Accueil > TGBSF > M- > Marche ou crève

Marche ou crève

Nous partîmes cent, et par un long effort, nous nous vîmes un en arrivant au port

dimanche 3 avril 2022, par von Bek

Stephen KING (1947-)

Etats-Unis, 1979, The Long Walk

France, 1989

Je ne sais pas si Stephen King parle le français. Sans doute un peu, si l’on considère qu’il est originaire du Maine, état qui comportait jusqu’aux années quatre-vingt du siècle dernier environ 9 % de francophones et état dont il a fait le théâtre d’une grande partie de ses histoires, Marche ou crève ne faisant pas exception, le roman contenant même quelques phrases en français dans le texte, selon la formule éditoriale consacrée. Je ne peux m’empêcher de penser en tout cas que le titre français de The Long Walk lui va comme un gant, mieux même que son titre original...

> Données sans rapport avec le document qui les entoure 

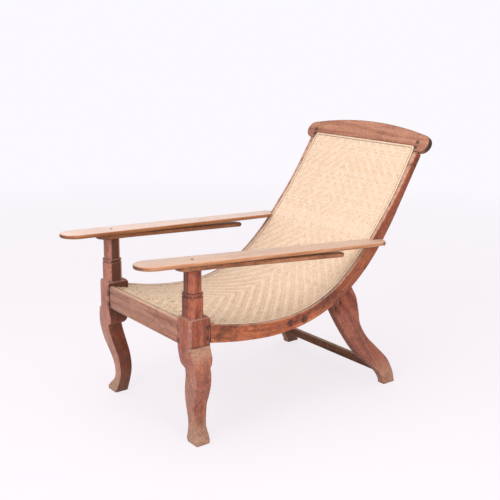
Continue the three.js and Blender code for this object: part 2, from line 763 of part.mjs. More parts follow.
// Hidden seat rail, dowelled to both side rails
const seatRail = toSolid(block(
  [-railInner + fit, seatRailMiddle - seatRailWidth / 2, seatRailHeight - seatRailThickness / 2],
  [railInner - fit, seatRailMiddle + seatRailWidth / 2, seatRailHeight + seatRailThickness / 2],
));
addPiece(
  'seat_rail',
  toGeometry(cut(seatRail, ...dowelBores, ...dowelBores.map((bore) => bore.mirror([1, 0, 0])))),
  'dark',
);

// Crest rail, drawn in the plane of the back with the mat's top edge at zero
const lobeX = frameHalfWidth + crestOverhang - lobeRadius;
const turn = THREE.MathUtils.degToRad(lobeTurn);
const archX = lobeX + lobeRadius * Math.sin(turn);
const archStart = lobeRadius - crestDrop + lobeRadius * Math.cos(turn);
const crestShape = new THREE.Shape();
crestShape.moveTo(matTopHalf, 0);
crestShape.absellipse(
  matTopHalf, -crestDrop, matShoulder - matTopHalf + fit, crestDrop, Math.PI / 2, 0, true,
);
crestShape.lineTo(lobeX, -crestDrop);
crestShape.absarc(lobeX, lobeRadius - crestDrop, lobeRadius, -Math.PI / 2, Math.PI / 2 - turn);
crestShape.quadraticCurveTo(archX / 2, crestHeight, 0, crestHeight);
crestShape.quadraticCurveTo(-archX / 2, crestHeight, -archX, archStart);
crestShape.absarc(-lobeX, lobeRadius - crestDrop, lobeRadius, Math.PI / 2 + turn, 1.5 * Math.PI);
crestShape.lineTo(-matShoulder - fit, -crestDrop);
crestShape.absellipse(
  -matTopHalf, -crestDrop, matShoulder - matTopHalf + fit, crestDrop, Math.PI, Math.PI / 2, true,
);
const crestBlank = new THREE.ExtrudeGeometry(crestShape, {
  depth: crestThickness - 2 * crestEdge,
  bevelThickness: crestEdge,
  bevelSize: crestEdge,
  bevelOffset: -crestEdge,
  bevelSegments: 2,
  curveSegments: 14,
}).translate(0, 0, crestProud + crestEdge - crestThickness);
const crestCuts = [crestTenon(fit), ...crestPegBores];
const crest = cut(
  toSolid(crestBlank.applyMatrix4(backFrame)),
  ...crestCuts,
  ...crestCuts.map((tool) => tool.mirror([1, 0, 0])),
);
addPiece('crest_rail', toGeometry(crest), 'frame');

// Woven mat, notched round the two blocks
const blockCutter = toSolid(block(
  [blockInner - fit, blockFront - overrun, blockUnderside],
  [frameHalfWidth + overrun, blockRear + fit, armTop],
));
const matBlank = toSolid(seatBand(-matThickness, 0, (y) => -matHalfAt(y), matHalfAt));
const mat = cut(matBlank, blockCutter, blockCutter.mirror([1, 0, 0]));
addPiece('woven_mat', toGeometry(mat), 'cane');

// Pale bindings lie along the mat's edges, one on each side and one at the front and at the top
const bindingOuter = (y) => matHalfAt(y) - bindingInset;
const bindingInner = (y) => bindingOuter(y) - bindingWidth;
const endShare = (bindingWidth + bindingInset) / matLength;
const sideBinding = seatBand(fit, bindingTop, bindingInner, bindingOuter, { to: 1 - 2 * endShare });
addPair('side_binding', toGeometry(cut(toSolid(sideBinding), blockCutter)), 'binding');
const frontHalf = blockInner - 2 * fit;
addPiece('front_binding', seatBand(fit, bindingTop, () => -frontHalf, () => frontHalf, {
  from: fit / matLength,
  to: endShare,
}), 'binding');
const topHalf = matTopHalf - bindingInset;
addPiece('top_binding', seatBand(fit, bindingTop, () => -topHalf, () => topHalf, {
  from: 1 - endShare,
  to: 1 - fit / matLength,
}), 'binding');

// Pegs, dowels and nails, each set with its end just proud of the wood
pegHeights.forEach((z, i) => {
  const inner = frameHalfWidth - pegLength;
  const peg = crossRod(pegRadius, inner, frameHalfWidth + pinProud, pegY, z);
  addPair(`block_peg_${i + 1}`, peg, 'peg');
});
dowelPlaces.forEach((y, i) => {
  const inner = railInner - dowelReach;
  const dowel = crossRod(dowelRadius, inner, frameHalfWidth + pinProud, y, seatRailHeight);
  addPair(`seat_rail_dowel_${i + 1}`, dowel, 'peg');
});
crestPegs.forEach((up, i) => {
  const peg = rod(pegRadius, crestPegLength + pinProud).rotateX(Math.PI / 2);
  peg.translate(boardMiddle, up, crestProud + (pinProud - crestPegLength) / 2);
  addPair(`crest_peg_${i + 1}`, peg.applyMatrix4(backFrame), 'peg');
});
nailFrames.forEach((frame, i) => {
  addPair(`rear_leg_nail_${i + 1}`, nailGeometry(0).applyMatrix4(frame), 'iron');
});
addPair('arm_peg', armPeg(pegRadius, armPegInner, armPegOuter), 'peg');

// The origin is on the floor, under the middle of the chair
const box = new THREE.Box3().setFromObject(chair);
chair.position.set(0, -(box.min.y + box.max.y) / 2, -box.min.z);

export default chair;
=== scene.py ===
# %% [markdown]
# A planters chair in Blender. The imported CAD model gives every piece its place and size. This
# lesson gives the pieces their real surfaces: softened arrises and grain on the wood, a woven
# cane mat made of real strips, the laced edge of the mat, pegs and pins.

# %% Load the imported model
import math
from functools import partial

import bpy
import numpy as np
from mathutils import Matrix, Vector


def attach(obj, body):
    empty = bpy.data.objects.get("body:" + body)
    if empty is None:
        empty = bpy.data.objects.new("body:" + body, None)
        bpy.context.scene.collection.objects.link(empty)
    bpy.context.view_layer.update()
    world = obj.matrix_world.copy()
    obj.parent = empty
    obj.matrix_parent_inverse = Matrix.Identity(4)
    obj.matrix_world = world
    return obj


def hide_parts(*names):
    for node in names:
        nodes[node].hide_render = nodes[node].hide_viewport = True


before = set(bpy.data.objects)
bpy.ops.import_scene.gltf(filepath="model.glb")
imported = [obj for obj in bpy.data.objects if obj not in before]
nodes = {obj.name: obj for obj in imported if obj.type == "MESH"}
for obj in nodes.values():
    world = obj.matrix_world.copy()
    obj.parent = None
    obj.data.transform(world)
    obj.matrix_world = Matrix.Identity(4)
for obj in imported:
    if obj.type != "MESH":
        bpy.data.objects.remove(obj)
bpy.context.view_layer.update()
MM = 0.001
SIDES = {"left": 1, "right": -1}

# %% [markdown]
# The camera comes first. Its direction, roll and lens were solved from pairs of points that are
# symmetric on the chair, so the render has the photograph's perspective. A lens of 60 mm on
# Blender's 36 mm wide sensor is a mild telephoto, which suits furniture seen from about 3 m.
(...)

Car il s’agit littéralement de cela : de marcher ou de crever. Tous les ans, s’organise aux Etats-Unis une épreuve durant laquelle cent jeunes hommes marchent sans s’arrêter, sans rebrousser chemin, sans descendre en dessous de 6,5 km par heure et sans quitter la route, sous peine, trente secondes après le troisième avertissement, d’être abattu sur place, sans pitié, par les escouades qui accompagnent la marche en half-track. Des cent, il ne doit en rester qu’un qui empochera un prix faramineux. Est-ce cette perspective qui motive les candidats ? Chose importante, ceux-ci sont tous volontaires et ont la possibilité jusqu’à la veille du départ le 1er mai de renoncer. Ray Garraty n’a pas renoncé et au-travers de ses sens et de ses sensations le lecteur est dans la marche.

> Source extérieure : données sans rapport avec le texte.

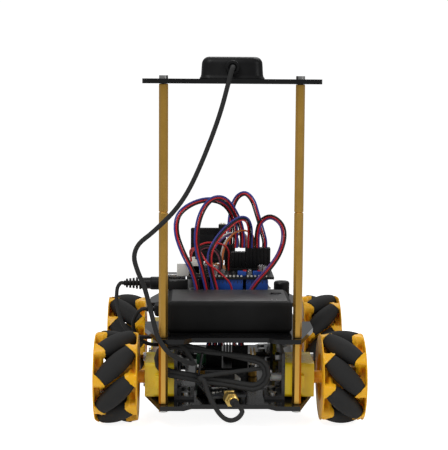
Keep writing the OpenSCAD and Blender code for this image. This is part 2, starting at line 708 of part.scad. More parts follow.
module gnss_antenna() color([0.04, 0.04, 0.04]) translate([0, antenna_y, mast_top]) {
  linear_extrude(2.5) rounded_rect(antenna_w, antenna_w, 6);
  translate([0, 0, 2.5]) hull() {
    linear_extrude(0.1) offset(5, $fn = 24) square(antenna_body - 10, center = true);
    translate([0, 0, antenna_h - 6.5]) corners(antenna_body / 2 - 5, antenna_body / 2 - 5)
      sphere(4, $fn = 24);
  }
  translate([0, -antenna_body / 2 + 2, 7]) rotate([90, 0, 0]) cylinder(d = boss_d, h = boss_out + 2);
}

module antenna_cable() color([0.06, 0.06, 0.06]) {
  tube(CABLE, cable_d);
  tube(TAIL, cable_d);
}

// The tied hank: a flat loop bundle, standing on edge behind the gearboxes
module antenna_hank() color([0.06, 0.06, 0.06]) translate(hank_at) rotate([90, hank_tilt, 0])
  linear_extrude(hank_size[2], center = true) rounded_rect(hank_size[0], hank_size[1], 11.9);

module jumper_wires() color([0.5, 0.05, 0.07]) for (j = JUMPERS) tube(j[1], j[0]);

module power_leads() color([0.05, 0.05, 0.05]) {
  tube(LEAD_A, lead_d);
  tube(LEAD_B, lead_d);
}

// ---- sensor head ----

module pan_servo() color([0.08, 0.1, 0.16]) translate([servo_x, servo_y, deck_top]) {
  bar([12, 23, servo_h], [-6, -17.5, 0]);
  bar([12, 32.5, 2.5], [-6, -22.25, 15]);
  translate([0, 0, servo_h]) cylinder(r = 5.8, h = 3);
  translate([0, 0, servo_h + 3]) cylinder(r = spline_r, h = 3);
}

module sensor_head() color([0.04, 0.04, 0.04])
  translate([servo_x, servo_y, servo_top + 3 + free_gap]) {
    // Horn plate on the servo's spline
    difference() {
      union() {
        bar([20, 14, 3.5], [-10, -7, 0]);
        bar([20, 3, 8], [-10, 4, 0]);
      }
      translate([0, 0, -e]) cylinder(r = spline_r + run_gap, h = 3 - free_gap + e);
    }
    // Back plate, the sensor's barrel in front and its socket behind
    translate([0, head_y, head_h / 2]) {
      rotate([90, 0, 0]) linear_extrude(3) rounded_rect(head_w, head_h, 6);
      rotate([-90, 0, 0]) cylinder(r = lens_r, h = lens_len);
      bar([6, 5, 10], [head_w / 2 - 6, -7.5, head_h / 2 - 6.5]);
    }
  }

// ---- build ----

lower_plate();
upper_plate();
mast_plate();
brass_standoffs();
plate_screws();
gearbox_cases();
motor_cans();
motor_brackets();
power_bank();
power_button();
gnss_antenna();
antenna_cable();
antenna_hank();
antenna_plug();
circuit_boards();
board_connectors();
jumper_wires();
power_leads();
pan_servo();
sensor_head();
for (w = WHEELS) {
  hub(w);
  axle(w);
  for (k = [1:roller_count])
    roller(w, k);
}
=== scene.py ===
"""Looks of a four-wheel mecanum robot: wiring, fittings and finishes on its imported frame."""
import math

import bmesh
import bpy
from mathutils import Matrix, Vector


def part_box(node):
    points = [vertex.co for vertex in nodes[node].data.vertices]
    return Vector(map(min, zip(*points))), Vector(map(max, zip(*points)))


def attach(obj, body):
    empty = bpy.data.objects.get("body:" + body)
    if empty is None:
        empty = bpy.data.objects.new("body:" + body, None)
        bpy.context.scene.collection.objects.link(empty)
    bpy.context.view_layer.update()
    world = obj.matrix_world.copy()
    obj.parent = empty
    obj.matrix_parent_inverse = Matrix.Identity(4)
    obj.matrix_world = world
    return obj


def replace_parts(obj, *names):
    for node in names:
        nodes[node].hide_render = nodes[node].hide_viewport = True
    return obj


MM = 0.001

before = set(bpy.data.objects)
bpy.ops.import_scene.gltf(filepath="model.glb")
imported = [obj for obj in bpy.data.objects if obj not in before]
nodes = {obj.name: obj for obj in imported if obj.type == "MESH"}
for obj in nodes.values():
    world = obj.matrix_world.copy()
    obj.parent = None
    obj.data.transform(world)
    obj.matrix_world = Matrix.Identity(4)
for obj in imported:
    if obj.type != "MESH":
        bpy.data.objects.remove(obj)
shown = bpy.context.scene
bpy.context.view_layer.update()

WHITE = (1, 1, 1, 1)
UP = (0, 0, 1)
LEFT = (-1, 0, 0)
STUDIO_AIM = (0, 0, 0.1)
FLOOR_R = 0.6
FADE_FROM, FADE_TO = 0.16, 0.55


# ---- objects, meshes and nodes ----

def put_in(name, data):
    """Makes an object in the scene."""
    made = bpy.data.objects.new(name, data)
    shown.collection.objects.link(made)
    return made


def to_mesh(bm, name):
    """Turns a bmesh into a mesh and frees it."""
    mesh = bpy.data.meshes.new(name)
    bm.to_mesh(mesh)
    bm.free()
    return mesh


def plain_result(holder):
    """The mesh that an object's modifiers give; the object itself goes."""
    ready = holder.evaluated_get(bpy.context.evaluated_depsgraph_get())
    result = bpy.data.meshes.new_from_object(ready)
    bpy.data.objects.remove(holder)
    return result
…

Marche ou crève m’a laissé sur ma faim. D’une part, il y a ce qui est indéniablement une réussite dans laquelle, derrière un roman bien construit qui commence dans une ambiance tendue mais bonne enfant, puis bascule progressivement et lentement dans l’horreur au fur et à mesure où les candidats s’épuisent, craquent, disparaissent, Stephen King dénonce le démon du jeu - les chapitres portent en épigraphes des extraits de jeu télévisés pour la plupart - et encore plus le sordide voyeurisme de la foule qui se presse au bord de la route pour acclamer les marcheurs, mais aussi les voir mourir. En ce sens, il évoque Running Man, un roman ultérieur aussi publié sous le pseudonyme de Richard Bachman.

D’autre part, il y a cette envie d’en savoir plus. Ainsi les raisons pour lesquelles concourent les marcheurs, dont on ne peut que penser qu’ils sont suicidaires, ne sont pas clairement établies. Ray Garraty ne dit jamais qu’il est poussé par l’appât du gain, lui qui est prêt à perdre l’amour de son amie en perdant la vie. Et pour d’autres, c’est encore pire. Bien sûr, l’humain n’est pas toujours rationnel, n’en déplaise à quelques économistes. Plus frustrante est l’absence d’explication quant à l’existence de cette course.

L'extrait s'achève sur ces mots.